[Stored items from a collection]
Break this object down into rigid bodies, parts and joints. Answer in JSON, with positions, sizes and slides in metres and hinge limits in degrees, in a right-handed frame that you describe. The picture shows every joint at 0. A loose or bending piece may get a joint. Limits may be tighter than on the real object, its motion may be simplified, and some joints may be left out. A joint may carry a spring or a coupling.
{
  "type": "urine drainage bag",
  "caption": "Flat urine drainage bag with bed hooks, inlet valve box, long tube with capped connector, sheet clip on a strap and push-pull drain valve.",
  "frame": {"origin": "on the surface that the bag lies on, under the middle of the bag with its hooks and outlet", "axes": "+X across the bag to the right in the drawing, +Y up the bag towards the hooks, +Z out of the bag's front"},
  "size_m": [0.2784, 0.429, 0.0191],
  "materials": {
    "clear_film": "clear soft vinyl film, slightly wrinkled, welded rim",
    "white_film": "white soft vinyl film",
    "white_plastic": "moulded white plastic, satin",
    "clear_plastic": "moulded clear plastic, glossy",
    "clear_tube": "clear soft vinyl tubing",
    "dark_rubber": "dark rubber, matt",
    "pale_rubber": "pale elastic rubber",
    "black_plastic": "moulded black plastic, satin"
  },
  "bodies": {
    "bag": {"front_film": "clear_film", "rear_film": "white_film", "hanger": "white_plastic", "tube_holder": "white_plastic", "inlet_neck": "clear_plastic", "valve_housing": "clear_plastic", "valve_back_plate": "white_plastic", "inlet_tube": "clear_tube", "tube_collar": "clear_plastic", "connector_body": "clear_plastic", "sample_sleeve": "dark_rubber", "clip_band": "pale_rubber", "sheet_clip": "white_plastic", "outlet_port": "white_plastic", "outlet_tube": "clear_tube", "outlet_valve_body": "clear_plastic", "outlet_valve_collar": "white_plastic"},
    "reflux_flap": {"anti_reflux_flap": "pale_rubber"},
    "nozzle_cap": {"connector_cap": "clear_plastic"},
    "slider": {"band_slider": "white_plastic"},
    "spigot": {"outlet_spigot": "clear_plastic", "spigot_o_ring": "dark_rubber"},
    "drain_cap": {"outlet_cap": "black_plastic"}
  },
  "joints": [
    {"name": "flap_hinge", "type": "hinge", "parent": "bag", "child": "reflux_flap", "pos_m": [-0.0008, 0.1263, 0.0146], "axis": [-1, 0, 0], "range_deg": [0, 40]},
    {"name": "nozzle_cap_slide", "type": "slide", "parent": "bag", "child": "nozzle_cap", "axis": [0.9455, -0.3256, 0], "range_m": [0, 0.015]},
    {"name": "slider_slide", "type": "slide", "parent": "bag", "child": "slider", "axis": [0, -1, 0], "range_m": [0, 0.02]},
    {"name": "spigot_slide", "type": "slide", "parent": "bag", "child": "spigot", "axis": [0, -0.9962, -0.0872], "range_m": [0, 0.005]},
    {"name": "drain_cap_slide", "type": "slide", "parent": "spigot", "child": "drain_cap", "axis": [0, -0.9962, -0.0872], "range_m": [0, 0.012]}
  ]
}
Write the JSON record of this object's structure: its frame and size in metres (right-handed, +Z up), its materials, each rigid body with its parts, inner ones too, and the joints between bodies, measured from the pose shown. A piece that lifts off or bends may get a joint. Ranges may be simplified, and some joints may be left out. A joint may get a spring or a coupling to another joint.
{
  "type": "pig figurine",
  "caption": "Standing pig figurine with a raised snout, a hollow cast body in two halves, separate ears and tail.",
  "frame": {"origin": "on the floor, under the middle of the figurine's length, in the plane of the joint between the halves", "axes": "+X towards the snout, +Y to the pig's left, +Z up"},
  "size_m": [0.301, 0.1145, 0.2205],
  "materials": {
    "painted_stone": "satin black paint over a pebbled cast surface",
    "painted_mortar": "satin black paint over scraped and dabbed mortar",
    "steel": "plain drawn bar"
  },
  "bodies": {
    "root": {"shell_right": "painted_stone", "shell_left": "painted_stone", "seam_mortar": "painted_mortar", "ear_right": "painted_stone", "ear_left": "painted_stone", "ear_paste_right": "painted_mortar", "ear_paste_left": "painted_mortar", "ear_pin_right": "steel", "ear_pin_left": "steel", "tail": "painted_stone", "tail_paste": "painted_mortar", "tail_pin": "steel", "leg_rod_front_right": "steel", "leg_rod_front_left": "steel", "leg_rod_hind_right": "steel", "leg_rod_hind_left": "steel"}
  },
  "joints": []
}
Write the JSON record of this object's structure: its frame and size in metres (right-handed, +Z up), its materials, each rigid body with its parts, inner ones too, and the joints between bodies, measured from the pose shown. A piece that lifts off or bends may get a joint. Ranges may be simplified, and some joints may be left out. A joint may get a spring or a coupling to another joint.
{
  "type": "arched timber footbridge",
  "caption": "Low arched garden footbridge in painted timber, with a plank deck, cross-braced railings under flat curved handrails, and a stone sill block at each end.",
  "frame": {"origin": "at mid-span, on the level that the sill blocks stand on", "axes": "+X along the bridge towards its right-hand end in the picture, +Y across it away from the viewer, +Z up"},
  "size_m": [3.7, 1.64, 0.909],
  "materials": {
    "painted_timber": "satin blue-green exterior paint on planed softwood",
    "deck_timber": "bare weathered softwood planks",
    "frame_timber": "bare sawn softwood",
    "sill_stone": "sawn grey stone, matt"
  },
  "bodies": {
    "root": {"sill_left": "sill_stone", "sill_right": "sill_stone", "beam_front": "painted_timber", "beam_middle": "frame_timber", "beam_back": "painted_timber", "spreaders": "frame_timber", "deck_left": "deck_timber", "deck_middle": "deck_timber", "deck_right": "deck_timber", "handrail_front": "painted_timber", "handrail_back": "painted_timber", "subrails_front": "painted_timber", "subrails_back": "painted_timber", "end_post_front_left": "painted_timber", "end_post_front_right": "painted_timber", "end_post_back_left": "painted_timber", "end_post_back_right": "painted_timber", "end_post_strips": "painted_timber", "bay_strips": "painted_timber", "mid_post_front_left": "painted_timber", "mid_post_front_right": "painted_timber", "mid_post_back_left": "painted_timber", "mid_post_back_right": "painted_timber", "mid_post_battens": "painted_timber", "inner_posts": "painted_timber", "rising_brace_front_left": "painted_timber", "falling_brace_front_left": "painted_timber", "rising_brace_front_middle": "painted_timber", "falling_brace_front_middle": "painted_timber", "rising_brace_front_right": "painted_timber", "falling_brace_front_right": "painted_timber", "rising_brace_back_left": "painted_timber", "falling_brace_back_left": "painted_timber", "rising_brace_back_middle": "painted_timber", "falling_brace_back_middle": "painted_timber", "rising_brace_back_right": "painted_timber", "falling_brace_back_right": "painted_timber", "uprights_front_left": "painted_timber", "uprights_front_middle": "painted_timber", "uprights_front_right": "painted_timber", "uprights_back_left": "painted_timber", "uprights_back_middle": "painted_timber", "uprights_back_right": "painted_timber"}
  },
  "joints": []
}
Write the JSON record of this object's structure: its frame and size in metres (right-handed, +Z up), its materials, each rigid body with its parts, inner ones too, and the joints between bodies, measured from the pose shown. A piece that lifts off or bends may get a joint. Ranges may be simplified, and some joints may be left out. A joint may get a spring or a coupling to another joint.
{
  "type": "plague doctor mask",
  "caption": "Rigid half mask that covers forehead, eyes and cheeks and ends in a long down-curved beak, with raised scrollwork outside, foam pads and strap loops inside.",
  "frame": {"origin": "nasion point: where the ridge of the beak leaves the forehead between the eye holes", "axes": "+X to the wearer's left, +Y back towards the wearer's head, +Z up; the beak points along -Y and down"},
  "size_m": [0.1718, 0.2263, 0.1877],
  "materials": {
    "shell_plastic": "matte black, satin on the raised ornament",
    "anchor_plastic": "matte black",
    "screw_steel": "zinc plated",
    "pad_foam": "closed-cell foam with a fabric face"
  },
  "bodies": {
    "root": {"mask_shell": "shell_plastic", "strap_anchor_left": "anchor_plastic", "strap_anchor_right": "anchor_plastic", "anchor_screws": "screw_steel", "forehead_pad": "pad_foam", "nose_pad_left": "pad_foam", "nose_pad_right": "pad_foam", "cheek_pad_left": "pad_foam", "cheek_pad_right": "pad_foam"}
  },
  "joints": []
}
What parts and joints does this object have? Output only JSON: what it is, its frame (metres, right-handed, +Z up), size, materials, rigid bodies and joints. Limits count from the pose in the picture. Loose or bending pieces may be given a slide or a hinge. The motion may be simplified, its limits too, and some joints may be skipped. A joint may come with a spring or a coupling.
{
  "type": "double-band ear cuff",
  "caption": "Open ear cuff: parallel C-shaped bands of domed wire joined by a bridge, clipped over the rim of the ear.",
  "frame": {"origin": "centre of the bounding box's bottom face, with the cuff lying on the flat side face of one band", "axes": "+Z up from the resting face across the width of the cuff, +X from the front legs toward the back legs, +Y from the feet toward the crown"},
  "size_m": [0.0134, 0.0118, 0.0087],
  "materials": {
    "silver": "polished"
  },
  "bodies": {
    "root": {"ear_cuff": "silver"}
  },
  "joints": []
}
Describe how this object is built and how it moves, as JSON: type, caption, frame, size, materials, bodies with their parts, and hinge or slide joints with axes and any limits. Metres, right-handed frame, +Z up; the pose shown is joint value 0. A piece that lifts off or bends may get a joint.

▶ _Exercise_
Filter for "bending". Return all lines that hold it.

▶ _Result for this exercise_
Break this object down into rigid bodies, parts and joints. Answer in JSON, with positions, sizes and slides in metres and hinge limits in degrees, in a right-handed frame that you describe. The picture shows every joint at 0. A loose or bending piece may get a joint. Limits may be tighter than on the real object, its motion may be simplified, and some joints may be left out. A joint may carry a spring or a coupling.
What parts and joints does this object have? Output only JSON: what it is, its frame (metres, right-handed, +Z up), size, materials, rigid bodies and joints. Limits count from the pose in the picture. Loose or bending pieces may be given a slide or a hinge. The motion may be simplified, its limits too, and some joints may be skipped. A joint may come with a spring or a coupling.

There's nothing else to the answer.